Exercise instructions →
Beneath this instruction is a block of data; output from it exactly the lines that run from the one containing "const holed = longTail" through the one containing "before = set(bpy.data.objects)", inclusive.

Data entries →
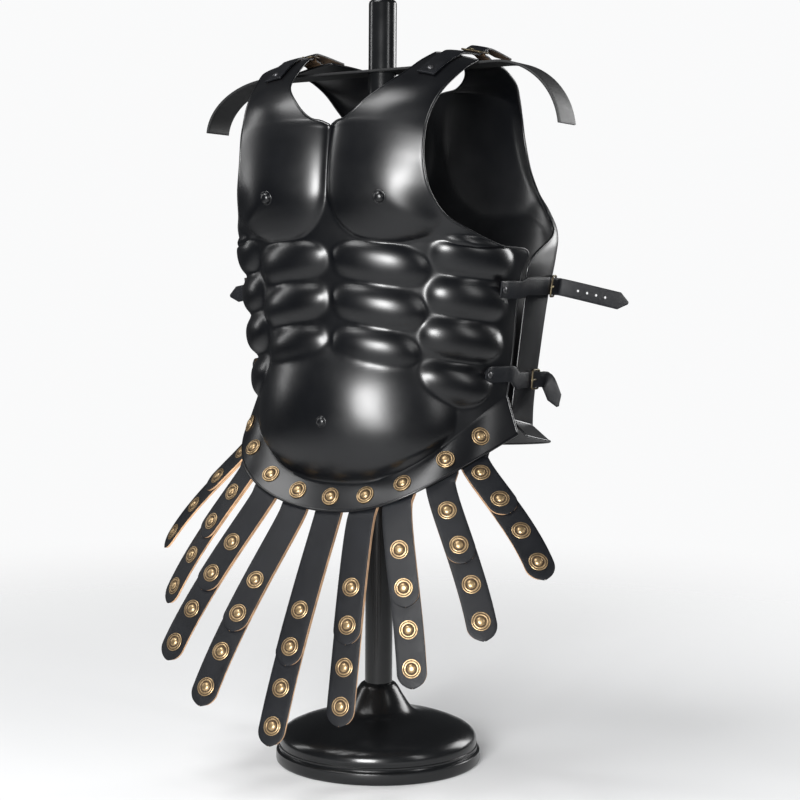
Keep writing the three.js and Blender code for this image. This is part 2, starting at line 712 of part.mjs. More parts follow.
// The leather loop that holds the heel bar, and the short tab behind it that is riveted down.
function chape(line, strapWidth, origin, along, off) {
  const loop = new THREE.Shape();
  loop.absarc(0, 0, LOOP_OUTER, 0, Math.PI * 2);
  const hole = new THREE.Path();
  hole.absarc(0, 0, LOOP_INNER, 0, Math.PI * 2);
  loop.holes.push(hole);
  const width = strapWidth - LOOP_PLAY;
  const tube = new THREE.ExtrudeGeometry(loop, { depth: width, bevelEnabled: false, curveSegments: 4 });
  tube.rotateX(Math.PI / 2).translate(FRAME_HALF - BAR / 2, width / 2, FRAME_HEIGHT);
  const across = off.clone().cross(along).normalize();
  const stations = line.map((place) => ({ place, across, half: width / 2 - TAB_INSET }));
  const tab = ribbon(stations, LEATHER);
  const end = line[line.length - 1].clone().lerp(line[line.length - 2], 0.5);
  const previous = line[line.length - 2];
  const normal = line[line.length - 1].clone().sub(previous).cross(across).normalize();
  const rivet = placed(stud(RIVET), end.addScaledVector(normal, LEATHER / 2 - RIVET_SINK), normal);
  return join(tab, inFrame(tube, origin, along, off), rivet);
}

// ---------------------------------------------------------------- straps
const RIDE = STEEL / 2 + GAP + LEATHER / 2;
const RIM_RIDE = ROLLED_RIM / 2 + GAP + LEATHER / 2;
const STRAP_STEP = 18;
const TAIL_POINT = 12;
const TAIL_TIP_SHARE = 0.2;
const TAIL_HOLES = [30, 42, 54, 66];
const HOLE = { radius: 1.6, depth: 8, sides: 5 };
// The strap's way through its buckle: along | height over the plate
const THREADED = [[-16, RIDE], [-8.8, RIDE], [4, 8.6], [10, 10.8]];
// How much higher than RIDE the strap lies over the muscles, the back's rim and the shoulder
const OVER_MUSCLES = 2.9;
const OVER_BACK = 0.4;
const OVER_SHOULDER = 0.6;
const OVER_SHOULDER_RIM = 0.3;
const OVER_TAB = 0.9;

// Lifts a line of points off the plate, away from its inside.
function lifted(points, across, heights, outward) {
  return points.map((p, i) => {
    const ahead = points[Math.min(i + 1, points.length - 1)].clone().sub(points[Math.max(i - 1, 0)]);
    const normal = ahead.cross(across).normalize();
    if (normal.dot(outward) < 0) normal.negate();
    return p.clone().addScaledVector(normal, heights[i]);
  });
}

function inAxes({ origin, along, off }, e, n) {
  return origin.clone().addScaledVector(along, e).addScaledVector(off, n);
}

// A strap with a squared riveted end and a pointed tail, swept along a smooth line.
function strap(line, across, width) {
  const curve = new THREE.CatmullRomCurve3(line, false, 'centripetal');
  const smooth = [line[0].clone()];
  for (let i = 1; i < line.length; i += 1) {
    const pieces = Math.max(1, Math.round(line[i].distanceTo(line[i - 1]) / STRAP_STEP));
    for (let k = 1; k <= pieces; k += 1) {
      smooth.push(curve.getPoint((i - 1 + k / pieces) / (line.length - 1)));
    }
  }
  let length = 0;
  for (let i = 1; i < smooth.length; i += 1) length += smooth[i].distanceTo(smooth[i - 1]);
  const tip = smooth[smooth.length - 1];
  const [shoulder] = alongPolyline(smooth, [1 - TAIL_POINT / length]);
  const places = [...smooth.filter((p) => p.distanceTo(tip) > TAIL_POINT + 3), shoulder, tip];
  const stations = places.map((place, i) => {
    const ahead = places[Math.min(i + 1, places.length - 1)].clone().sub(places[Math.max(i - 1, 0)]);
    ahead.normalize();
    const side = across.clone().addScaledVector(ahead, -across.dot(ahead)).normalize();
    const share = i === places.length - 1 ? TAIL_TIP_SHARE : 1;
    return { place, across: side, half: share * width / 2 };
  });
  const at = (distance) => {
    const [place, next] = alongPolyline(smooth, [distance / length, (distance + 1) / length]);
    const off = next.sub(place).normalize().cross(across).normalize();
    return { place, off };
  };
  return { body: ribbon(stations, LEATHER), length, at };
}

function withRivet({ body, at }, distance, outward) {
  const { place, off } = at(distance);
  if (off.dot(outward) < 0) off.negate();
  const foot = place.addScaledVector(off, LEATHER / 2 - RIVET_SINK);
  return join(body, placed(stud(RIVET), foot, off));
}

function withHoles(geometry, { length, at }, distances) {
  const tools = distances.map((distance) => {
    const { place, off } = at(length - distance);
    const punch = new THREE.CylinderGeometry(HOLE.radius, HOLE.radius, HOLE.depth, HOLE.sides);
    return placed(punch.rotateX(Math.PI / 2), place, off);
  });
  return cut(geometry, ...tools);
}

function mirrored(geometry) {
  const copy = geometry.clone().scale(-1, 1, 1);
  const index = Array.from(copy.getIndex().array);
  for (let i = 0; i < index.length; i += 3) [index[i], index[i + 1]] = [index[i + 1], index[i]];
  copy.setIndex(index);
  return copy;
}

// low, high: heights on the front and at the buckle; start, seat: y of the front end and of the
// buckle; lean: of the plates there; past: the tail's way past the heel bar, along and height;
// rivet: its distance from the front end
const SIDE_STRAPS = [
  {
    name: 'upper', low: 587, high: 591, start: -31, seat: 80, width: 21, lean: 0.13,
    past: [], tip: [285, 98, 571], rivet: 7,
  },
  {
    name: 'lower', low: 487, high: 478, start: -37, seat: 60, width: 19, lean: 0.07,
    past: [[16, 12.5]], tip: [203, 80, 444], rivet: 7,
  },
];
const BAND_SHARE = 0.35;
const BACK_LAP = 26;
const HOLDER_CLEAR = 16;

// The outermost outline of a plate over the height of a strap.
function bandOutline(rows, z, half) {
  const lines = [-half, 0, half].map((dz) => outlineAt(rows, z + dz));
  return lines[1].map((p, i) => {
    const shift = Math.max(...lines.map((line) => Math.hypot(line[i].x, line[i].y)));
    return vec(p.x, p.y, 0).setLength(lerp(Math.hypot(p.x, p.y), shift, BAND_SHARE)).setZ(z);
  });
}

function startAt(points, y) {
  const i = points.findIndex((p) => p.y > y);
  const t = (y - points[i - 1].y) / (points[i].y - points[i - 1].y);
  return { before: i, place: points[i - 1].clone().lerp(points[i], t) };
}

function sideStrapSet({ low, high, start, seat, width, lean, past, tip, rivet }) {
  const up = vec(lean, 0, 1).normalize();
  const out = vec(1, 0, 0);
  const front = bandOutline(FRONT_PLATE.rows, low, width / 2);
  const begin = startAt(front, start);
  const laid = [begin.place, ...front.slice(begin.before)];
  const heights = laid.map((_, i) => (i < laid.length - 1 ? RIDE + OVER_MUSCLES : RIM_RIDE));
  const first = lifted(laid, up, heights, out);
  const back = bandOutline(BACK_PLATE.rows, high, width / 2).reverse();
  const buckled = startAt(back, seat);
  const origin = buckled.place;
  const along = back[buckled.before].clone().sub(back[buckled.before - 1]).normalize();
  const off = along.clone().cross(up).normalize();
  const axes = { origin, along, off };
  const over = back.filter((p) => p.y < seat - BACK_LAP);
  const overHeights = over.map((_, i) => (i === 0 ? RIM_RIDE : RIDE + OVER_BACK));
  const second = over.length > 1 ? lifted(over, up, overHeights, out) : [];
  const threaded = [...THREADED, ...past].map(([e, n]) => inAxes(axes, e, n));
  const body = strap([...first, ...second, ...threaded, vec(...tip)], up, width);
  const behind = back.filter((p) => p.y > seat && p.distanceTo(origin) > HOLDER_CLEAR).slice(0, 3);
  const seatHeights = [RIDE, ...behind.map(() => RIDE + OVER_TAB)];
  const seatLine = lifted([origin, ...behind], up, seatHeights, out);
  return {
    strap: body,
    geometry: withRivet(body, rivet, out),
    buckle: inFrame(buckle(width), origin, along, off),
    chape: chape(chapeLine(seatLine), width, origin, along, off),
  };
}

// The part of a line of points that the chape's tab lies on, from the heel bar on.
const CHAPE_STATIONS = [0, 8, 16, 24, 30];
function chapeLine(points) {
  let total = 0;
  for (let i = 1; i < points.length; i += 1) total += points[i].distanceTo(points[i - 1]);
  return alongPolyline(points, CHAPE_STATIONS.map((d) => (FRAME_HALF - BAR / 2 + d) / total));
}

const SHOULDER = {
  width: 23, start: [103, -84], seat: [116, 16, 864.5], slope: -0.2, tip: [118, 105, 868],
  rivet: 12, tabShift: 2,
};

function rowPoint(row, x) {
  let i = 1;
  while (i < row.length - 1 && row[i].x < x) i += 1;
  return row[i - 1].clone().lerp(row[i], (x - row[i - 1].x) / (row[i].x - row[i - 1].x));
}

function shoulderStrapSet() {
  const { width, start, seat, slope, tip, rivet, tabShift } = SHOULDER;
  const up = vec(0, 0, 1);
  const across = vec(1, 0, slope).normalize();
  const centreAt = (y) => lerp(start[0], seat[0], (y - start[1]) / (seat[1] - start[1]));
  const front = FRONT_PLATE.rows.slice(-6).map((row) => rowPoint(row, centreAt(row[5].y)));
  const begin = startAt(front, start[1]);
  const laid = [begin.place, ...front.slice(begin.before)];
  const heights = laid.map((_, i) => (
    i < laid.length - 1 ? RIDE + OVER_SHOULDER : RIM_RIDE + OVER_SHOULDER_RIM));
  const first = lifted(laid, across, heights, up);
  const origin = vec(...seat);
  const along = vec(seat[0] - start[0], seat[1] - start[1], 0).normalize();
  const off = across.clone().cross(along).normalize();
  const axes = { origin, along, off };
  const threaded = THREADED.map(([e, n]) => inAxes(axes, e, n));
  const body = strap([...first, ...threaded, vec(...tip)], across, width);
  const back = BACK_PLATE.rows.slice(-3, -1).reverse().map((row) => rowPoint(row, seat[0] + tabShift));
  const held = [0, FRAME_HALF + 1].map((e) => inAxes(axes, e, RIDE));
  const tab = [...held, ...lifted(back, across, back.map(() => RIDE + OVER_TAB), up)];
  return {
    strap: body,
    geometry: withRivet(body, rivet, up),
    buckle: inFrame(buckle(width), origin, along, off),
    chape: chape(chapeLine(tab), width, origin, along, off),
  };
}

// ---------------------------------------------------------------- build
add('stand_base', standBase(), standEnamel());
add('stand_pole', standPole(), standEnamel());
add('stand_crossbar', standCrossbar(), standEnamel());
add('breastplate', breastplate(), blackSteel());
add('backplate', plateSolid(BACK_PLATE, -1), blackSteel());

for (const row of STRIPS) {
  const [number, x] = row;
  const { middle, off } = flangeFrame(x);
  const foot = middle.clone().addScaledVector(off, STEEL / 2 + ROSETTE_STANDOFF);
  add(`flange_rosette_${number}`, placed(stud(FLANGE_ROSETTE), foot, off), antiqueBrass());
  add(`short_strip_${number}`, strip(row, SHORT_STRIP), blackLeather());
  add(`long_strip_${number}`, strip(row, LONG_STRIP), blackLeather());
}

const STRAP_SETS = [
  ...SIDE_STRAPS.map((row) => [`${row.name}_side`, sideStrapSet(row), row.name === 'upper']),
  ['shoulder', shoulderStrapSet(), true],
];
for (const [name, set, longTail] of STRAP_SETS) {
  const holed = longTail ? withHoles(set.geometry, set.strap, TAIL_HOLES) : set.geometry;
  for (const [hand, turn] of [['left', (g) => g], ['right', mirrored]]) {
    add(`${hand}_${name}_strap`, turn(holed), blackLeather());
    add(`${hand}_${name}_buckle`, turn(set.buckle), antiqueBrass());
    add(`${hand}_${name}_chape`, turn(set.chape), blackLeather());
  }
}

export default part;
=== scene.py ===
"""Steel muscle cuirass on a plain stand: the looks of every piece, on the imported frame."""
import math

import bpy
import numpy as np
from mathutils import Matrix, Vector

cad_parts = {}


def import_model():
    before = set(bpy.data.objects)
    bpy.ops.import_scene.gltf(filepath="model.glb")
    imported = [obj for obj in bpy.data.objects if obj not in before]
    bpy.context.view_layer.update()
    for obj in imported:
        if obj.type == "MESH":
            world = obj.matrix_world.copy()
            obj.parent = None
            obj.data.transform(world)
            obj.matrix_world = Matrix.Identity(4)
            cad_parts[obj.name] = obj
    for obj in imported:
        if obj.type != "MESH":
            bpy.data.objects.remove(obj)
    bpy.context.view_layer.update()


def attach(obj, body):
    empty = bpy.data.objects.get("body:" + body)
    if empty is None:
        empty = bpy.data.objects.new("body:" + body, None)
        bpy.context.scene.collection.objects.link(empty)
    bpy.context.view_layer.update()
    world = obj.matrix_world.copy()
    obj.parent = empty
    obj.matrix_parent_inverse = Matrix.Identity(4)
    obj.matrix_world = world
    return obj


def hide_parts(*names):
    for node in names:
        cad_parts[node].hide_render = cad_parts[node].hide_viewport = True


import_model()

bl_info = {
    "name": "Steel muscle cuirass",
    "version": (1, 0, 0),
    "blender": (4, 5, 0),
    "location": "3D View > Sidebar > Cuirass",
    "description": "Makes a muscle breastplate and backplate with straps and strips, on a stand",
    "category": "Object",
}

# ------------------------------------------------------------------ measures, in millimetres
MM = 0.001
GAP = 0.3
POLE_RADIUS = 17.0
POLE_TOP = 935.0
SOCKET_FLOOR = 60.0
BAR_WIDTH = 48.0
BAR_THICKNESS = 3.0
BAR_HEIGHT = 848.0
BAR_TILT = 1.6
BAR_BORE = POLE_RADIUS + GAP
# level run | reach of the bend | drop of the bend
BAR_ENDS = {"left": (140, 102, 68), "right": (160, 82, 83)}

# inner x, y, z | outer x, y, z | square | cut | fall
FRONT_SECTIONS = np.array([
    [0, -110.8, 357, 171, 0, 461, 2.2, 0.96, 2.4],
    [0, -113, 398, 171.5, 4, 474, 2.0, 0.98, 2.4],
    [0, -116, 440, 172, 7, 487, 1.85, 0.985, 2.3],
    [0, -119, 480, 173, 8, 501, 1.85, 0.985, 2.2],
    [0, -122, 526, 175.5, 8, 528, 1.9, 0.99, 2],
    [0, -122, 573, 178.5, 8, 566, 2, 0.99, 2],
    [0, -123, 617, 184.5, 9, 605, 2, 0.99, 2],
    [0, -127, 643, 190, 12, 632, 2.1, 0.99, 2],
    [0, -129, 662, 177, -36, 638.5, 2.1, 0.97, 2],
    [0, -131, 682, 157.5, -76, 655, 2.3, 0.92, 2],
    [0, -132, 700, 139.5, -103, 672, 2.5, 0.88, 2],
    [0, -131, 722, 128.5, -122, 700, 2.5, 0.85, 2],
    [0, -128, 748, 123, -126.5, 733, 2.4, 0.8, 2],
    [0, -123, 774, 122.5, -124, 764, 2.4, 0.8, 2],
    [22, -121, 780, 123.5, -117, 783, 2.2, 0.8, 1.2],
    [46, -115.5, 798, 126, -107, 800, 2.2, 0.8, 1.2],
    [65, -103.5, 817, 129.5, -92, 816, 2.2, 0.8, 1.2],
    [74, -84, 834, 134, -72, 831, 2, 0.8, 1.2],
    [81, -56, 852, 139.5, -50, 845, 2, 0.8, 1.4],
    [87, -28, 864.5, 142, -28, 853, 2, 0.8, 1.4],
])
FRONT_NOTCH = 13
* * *
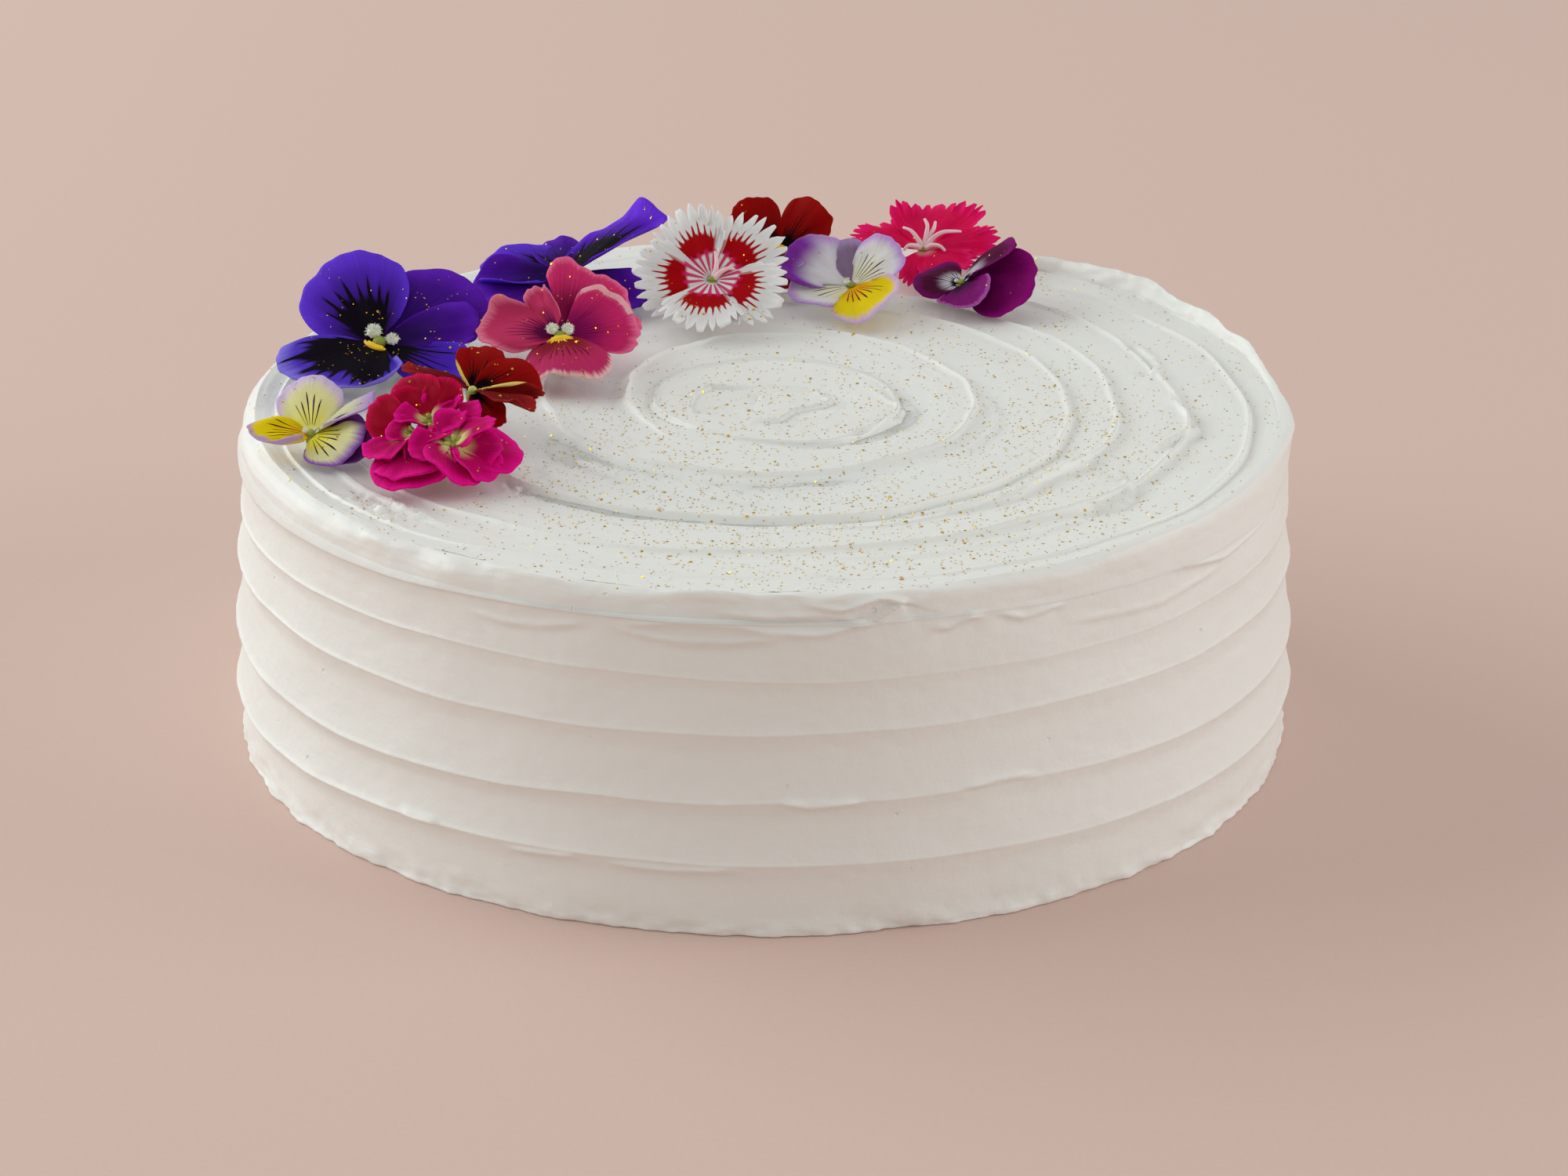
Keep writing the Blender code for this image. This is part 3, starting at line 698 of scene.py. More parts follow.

Expected output →
  const holed = longTail ? withHoles(set.geometry, set.strap, TAIL_HOLES) : set.geometry;
  for (const [hand, turn] of [['left', (g) => g], ['right', mirrored]]) {
    add(`${hand}_${name}_strap`, turn(holed), blackLeather());
    add(`${hand}_${name}_buckle`, turn(set.buckle), antiqueBrass());
    add(`${hand}_${name}_chape`, turn(set.chape), blackLeather());
  }
}

export default part;
=== scene.py ===
"""Steel muscle cuirass on a plain stand: the looks of every piece, on the imported frame."""
import math

import bpy
import numpy as np
from mathutils import Matrix, Vector

cad_parts = {}


def import_model():
    before = set(bpy.data.objects)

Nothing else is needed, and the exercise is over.